Pho Cho Ben Thanh, 76 Mott Street, on an unplanned second visit when it was 92 degrees, was losing its battle to keep the restaurant cool, even though it deployed several air-conditioning units, portable and fixed, and a couple of floor fans. I decided to endure the warm environment rather than face the hot streets right then. I ordered Bo Xao Sate, it loses a lot without the accents, sauteed beef with "Sate" sauce ($8.75). Besides thin slices of beef, the dish contained pea pods, bean sprouts, bamboo shoots, straw mushrooms, celery, carrots, baby corn, green peppers and red peppers, all cooked in a peppery sauce. This dish further disproved the mtheory, proposed by David Goldfarb, among others, that all of Chinatown is serviced by one kitchen, although as a Vietnamese restaurant, it might be in a different niche. In any case, I have countered that there are many kitchens, but one menu printer. "Sate" here is meant to convey satay, a sauce/preparation that I have found and tried in several other joints, always with different results. Wet, dry, sweetish sauce, today peppery sauce, on a stick, without garnish, today with a vegetable garden included. At New Malaysia Restaurant, I was thrilled and delighted by what I was served as satay, while at Nyonya Malaysian Cuisine it was just okay. Listen guys, let’s turn to, or something similar to better identify our concoctions.

Tuesday, August 10, 2010

Hong Kong Station, 45 Bayard Street (also at 45 Division Street) has a do-it-yourself angle. You place your order at a counter in the neat, boxy room by picking from a wide array of choices starting with one of 10 noodles or rice with every element priced separately. I picked Ho Fun, a flat rice noodle (same as Chow Fun, my favorite) ($2). I added curry fish balls ($1.45), mushrooms ($1.45), and two fried eggs, cooked to order ($1.45). They added broth and then a shot of garlic sauce and a spoonful of parsley and scallions. With a can of Diet Coke, it came to $7.85. It was very good, although I could not help splashing myself several times even using a soup ladle to eat with. Other ingredients included tofu, squid balls, beef pancreas, beef stomach, chicken wings, Spam and pork intestines.
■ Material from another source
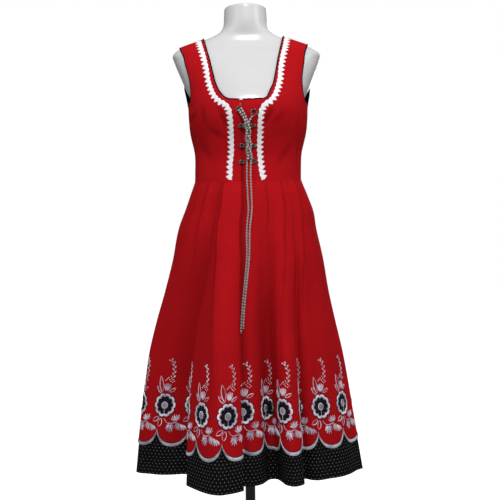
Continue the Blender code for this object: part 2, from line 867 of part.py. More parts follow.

Wednesday, August 11, 2010

Shanghai Asian Manor, 21 Mott Street, previously visited on April 26, 2010, was an all around winner this time. With the temperature at 90 degrees or so outside, the air conditioning inside was absolutely delicious. The scallion pancake was near-perfect ($2.25). It had been lightly deep-fried, but was almost grease-free. My only complaint was the too small serving of the something-like soy sauce served on the side. Cold sesame noodles were very good ($4), but not in the league with the scallion pancake. Service, unlike my previous visit, was first rate.

Thursday, August 12, 2010

I had lunch with Howard, a senior colleague, who, in spite of working at the courthouse for 30 years or so, had a limited knowledge of Chinatown. We went to Dim Sum Go Go, 5 East Broadway, the premier dim sum joint for one or two people. The only problem we encountered resulted from our behavior in ordering extra dishes (no rolling carts) from different waiters as they scurried by. The result was some confusion and spring rolls showing up after we paid the check. A delight otherwise.

Friday, August 13, 2010

I’m not superstitious, but I’m going to CitiField tonight to see the Mets play the Phillies. If there was ever an occasion to call upon the forces of mystery, this is it. I decided to prepare for the game with a special meal, so I went to Yong Gee, 104 Mott Street (previously visited on March 18, 2010) for Peking duck, which they serve by the half duck for $15.99. It was okay. The duck was not fat-free and the pancakes were not pancakes, but rather 4 inch spongy discs about ½ inch thick. The waiter made each of the six packages with sauce, cucumber and green onions and arranged the two legs on the remaining greens. I later gave the fortune cookie to my officemate Michael.

America’s Favorite Epidemiologist and I are going to Massachusetts this weekend to await the arrival of Boaz’s younger brother. This is a very happy time for all of us save some Chinatown restauranteurs who will need new revenue sources.